#### [WHAT IS REQUIRED]
Look for "from" in each line of the entries, and return the matching lines.

╭──

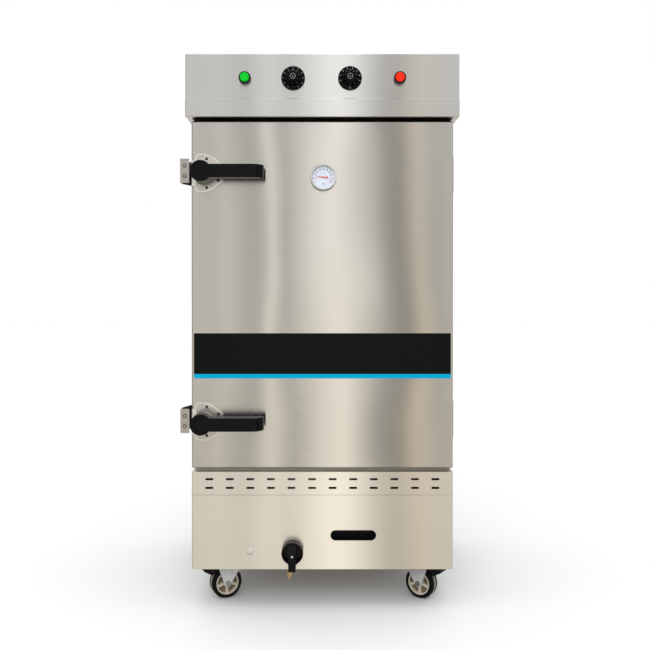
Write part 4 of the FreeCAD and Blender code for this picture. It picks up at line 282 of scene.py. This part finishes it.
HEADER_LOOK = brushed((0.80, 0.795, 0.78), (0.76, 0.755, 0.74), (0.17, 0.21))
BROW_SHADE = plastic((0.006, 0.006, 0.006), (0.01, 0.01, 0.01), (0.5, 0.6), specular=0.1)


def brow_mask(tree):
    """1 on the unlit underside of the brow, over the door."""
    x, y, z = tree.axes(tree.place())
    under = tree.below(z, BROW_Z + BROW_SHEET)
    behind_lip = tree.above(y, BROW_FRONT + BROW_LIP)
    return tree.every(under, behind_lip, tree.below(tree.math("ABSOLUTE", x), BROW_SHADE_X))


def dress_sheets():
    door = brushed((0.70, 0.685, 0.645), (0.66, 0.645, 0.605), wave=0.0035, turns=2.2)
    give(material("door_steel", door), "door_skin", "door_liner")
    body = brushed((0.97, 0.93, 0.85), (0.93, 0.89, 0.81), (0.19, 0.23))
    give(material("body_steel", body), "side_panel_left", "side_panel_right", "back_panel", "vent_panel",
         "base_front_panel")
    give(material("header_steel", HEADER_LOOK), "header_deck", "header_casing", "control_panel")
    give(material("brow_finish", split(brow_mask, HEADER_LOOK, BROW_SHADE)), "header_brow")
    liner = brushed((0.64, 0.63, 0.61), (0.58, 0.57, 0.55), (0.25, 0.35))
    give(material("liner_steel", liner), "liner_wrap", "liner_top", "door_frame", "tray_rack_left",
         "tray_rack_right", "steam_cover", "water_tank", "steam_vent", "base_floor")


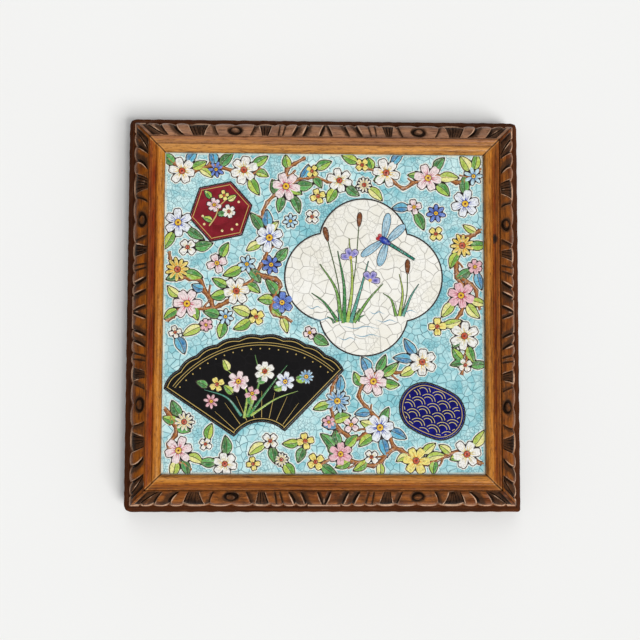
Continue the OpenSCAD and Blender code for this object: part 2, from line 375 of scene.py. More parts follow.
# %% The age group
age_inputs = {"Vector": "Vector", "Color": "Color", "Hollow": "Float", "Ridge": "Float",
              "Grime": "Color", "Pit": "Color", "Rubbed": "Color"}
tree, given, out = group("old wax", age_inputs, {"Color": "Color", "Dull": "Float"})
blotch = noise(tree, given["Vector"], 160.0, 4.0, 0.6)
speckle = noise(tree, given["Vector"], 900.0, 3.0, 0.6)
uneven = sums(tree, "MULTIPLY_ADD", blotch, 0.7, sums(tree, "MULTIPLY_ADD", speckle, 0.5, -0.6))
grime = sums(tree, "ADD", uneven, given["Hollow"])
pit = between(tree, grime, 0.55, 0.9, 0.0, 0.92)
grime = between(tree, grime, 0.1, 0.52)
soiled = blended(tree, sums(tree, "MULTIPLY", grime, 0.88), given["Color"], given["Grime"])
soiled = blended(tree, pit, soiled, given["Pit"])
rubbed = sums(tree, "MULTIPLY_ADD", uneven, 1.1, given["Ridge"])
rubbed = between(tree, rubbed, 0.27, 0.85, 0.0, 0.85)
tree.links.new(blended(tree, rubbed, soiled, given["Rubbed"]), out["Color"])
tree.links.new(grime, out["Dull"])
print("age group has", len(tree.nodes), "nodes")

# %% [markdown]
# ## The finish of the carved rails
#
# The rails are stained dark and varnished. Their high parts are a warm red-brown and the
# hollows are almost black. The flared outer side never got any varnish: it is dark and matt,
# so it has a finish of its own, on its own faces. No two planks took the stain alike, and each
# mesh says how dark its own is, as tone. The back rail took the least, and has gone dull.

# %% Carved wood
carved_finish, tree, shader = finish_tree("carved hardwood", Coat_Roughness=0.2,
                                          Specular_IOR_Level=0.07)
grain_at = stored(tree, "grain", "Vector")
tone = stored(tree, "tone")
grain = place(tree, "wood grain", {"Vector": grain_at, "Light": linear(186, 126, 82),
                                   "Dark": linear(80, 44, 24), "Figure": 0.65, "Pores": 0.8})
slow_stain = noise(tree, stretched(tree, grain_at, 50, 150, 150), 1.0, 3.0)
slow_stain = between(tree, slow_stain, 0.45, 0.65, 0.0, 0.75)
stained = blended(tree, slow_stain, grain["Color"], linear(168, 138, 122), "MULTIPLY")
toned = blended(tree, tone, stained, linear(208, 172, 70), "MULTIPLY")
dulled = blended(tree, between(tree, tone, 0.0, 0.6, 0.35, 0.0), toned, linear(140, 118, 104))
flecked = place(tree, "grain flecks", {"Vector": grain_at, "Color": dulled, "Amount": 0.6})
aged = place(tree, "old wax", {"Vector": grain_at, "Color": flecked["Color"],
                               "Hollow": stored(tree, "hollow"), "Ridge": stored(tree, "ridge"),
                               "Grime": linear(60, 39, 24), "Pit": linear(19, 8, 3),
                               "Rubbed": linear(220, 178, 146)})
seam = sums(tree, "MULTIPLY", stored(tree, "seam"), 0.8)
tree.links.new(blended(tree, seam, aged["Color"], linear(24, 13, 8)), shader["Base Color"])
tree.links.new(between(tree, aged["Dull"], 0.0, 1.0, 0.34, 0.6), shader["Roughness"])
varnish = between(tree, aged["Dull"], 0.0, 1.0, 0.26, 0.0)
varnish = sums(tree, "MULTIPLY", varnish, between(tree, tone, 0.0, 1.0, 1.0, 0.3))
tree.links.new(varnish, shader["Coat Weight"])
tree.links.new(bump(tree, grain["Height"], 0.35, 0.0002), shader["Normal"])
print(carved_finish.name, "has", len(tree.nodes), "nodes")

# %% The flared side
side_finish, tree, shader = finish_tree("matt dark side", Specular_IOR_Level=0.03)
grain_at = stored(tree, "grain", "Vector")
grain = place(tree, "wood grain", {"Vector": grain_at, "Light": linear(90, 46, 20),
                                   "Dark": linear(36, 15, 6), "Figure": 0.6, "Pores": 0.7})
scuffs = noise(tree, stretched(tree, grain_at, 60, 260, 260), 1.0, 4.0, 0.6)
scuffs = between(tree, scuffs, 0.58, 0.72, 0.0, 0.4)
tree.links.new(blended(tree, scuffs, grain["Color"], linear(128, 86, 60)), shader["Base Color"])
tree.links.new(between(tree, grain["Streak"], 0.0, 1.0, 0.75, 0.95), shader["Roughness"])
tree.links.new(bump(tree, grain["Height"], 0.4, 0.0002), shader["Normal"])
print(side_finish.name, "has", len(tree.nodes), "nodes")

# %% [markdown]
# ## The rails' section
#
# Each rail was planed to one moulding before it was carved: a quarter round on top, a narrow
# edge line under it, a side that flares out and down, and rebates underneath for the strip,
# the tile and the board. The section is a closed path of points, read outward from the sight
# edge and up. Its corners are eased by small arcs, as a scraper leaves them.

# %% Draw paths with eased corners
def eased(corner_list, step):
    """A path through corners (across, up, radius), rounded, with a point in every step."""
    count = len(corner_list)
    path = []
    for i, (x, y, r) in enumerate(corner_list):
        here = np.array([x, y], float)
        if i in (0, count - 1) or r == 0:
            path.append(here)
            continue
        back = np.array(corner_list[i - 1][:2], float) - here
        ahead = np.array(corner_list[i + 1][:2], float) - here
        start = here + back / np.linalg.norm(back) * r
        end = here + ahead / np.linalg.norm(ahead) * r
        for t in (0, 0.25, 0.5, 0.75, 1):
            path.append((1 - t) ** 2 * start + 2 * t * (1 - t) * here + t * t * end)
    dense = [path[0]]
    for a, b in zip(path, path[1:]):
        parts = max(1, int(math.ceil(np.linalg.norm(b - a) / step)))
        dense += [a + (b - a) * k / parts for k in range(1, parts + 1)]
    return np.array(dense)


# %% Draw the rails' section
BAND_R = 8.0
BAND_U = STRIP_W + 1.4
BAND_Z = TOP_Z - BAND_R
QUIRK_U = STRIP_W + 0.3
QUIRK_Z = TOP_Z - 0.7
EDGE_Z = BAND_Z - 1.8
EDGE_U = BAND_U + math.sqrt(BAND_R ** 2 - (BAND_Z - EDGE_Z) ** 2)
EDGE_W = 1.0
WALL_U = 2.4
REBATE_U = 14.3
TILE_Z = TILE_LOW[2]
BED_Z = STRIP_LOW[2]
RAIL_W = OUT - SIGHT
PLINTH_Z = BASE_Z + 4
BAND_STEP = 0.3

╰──

#### [SOLUTION TO THIS EXERCISE]
Continue the OpenSCAD and Blender code for this object: part 2, from line 375 of scene.py. More parts follow.
# the tile and the board. The section is a closed path of points, read outward from the sight